The only thing left that can change dynamically is the filesystem
itself, so let's do that.  This means changing the FUSE daemon to
present itself as three different views:

/mnt/runtime_default/foo - view for apps with no access
/mnt/runtime_read/foo - view for apps with read access
/mnt/runtime_write/foo - view for apps with write access

There is still a single location for all the backing files, and
filesystem permissions are derived the same way for each view, but
the file modes are masked off differently for each mountpoint.

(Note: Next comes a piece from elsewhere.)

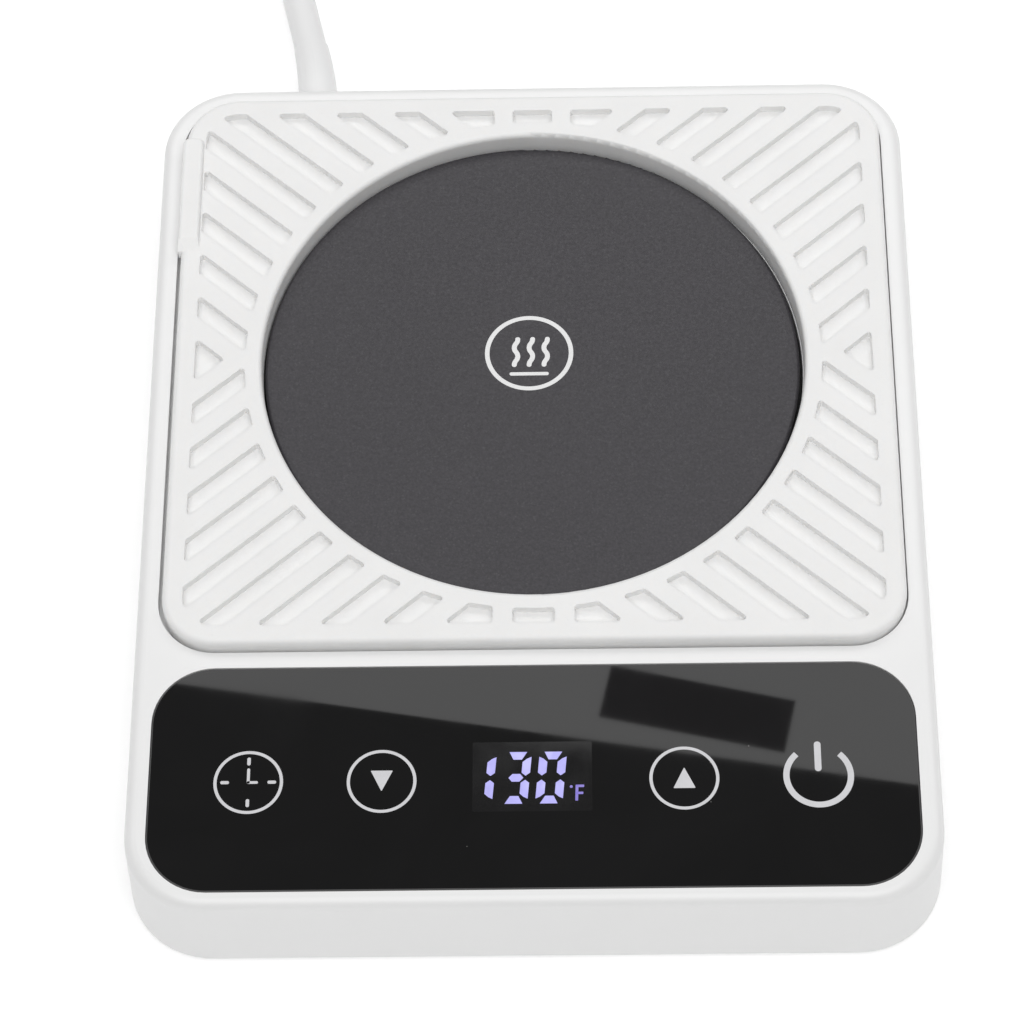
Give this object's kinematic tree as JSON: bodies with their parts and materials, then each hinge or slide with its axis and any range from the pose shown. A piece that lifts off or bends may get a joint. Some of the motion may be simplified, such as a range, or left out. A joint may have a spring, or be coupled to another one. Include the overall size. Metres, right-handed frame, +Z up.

During Zygote fork, it wires up the appropriate storage access into
an isolated mount namespace based on the current app permissions.  When
the app is granted permissions dynamically at runtime, the system
asks vold to jump into the existing mount namespace and bind mount
the newly granted access model into place.

Bug: 21858077
Change-Id: Iade538e4bc7af979fe20095f74416e8a0f165a4a
diff --git a/VolumeManager.cpp b/VolumeManager.cpp
index f1667f2..6caa5c0 100755
--- a/VolumeManager.cpp
+++ b/VolumeManager.cpp
@@ -26,6 +26,7 @@
 #include <sys/mount.h>
 #include <sys/stat.h>
 #include <sys/types.h>
+#include <sys/wait.h>
 #include <unistd.h>
 
 #include <linux/kdev_t.h>
@@ -480,6 +481,108 @@
     return 0;
 }
 
+int VolumeManager::remountUid(uid_t uid, const std::string& mode) {
+    LOG(DEBUG) << "Remounting " << uid << " as mode " << mode;
+
+    DIR* dir;
+    struct dirent* de;
+    char rootName[PATH_MAX];
+    char pidName[PATH_MAX];
+    int pidFd;
+    int nsFd;
+    struct stat sb;
+    pid_t child;
+
+    if (!(dir = opendir("/proc"))) {
+        PLOG(ERROR) << "Failed to opendir";
+        return -1;
+    }
+
+    // Figure out root namespace to compare against below
+    if (readlinkat(dirfd(dir), "1/ns/mnt", rootName, PATH_MAX) == -1) {
+        PLOG(ERROR) << "Failed to readlink";
+        closedir(dir);
+        return -1;
+    }
+
+    // Poke through all running PIDs look for apps running as UID
+    while ((de = readdir(dir))) {
+        pidFd = -1;
+        nsFd = -1;
+
+        pidFd = openat(dirfd(dir), de->d_name, O_RDONLY | O_DIRECTORY | O_CLOEXEC);
+        if (pidFd < 0) {
+            goto next;
+        }
+        if (fstat(pidFd, &sb) != 0) {
+            PLOG(WARNING) << "Failed to stat " << de->d_name;
+            goto next;
+        }
+        if (sb.st_uid != uid) {
+            goto next;
+        }
+
+        // Matches so far, but refuse to touch if in root namespace
+        LOG(DEBUG) << "Found matching PID " << de->d_name;
+        if (readlinkat(pidFd, "ns/mnt", pidName, PATH_MAX) == -1) {
+            PLOG(WARNING) << "Failed to read namespace for " << de->d_name;
+            goto next;
+        }
+        if (!strcmp(rootName, pidName)) {
+            LOG(WARNING) << "Skipping due to root namespace";
+            goto next;
+        }
+
+        // We purposefully leave the namespace open across the fork
+        nsFd = openat(pidFd, "ns/mnt", O_RDONLY);
+        if (nsFd < 0) {
+            PLOG(WARNING) << "Failed to open namespace";
+            goto next;
+        }
+
+        if (!(child = fork())) {
+            if (setns(nsFd, CLONE_NEWNS) != 0) {
+                PLOG(ERROR) << "Failed to setns";
+                _exit(1);
+            }
+
+            // Unmount current view and replace with requested view
+            umount2("/storage", MNT_FORCE);
+
+            std::string storageSource;
+            if (mode == "default") {
+                storageSource = "/mnt/runtime_default";
+            } else if (mode == "read") {
+                storageSource = "/mnt/runtime_read";
+            } else if (mode == "write") {
+                storageSource = "/mnt/runtime_write";
+            } else {
+                // Sane default of no storage visible
+                _exit(0);
+            }
+            if (TEMP_FAILURE_RETRY(mount(storageSource.c_str(), "/storage",
+                    NULL, MS_BIND | MS_REC | MS_SLAVE, NULL)) == -1) {
+                PLOG(WARNING) << "Failed to mount " << storageSource;
+                return false;
+            }
+            _exit(0);
+        }
+
+        if (child == -1) {
+            PLOG(ERROR) << "Failed to fork";
+            goto next;
+        } else {
+            TEMP_FAILURE_RETRY(waitpid(child, nullptr, 0));
+        }
+
+next:
+        close(nsFd);
+        close(pidFd);
+    }
+    closedir(dir);
+    return 0;
+}
+
 int VolumeManager::reset() {
     // Tear down all existing disks/volumes and start from a blank slate so
     // newly connected framework hears all events.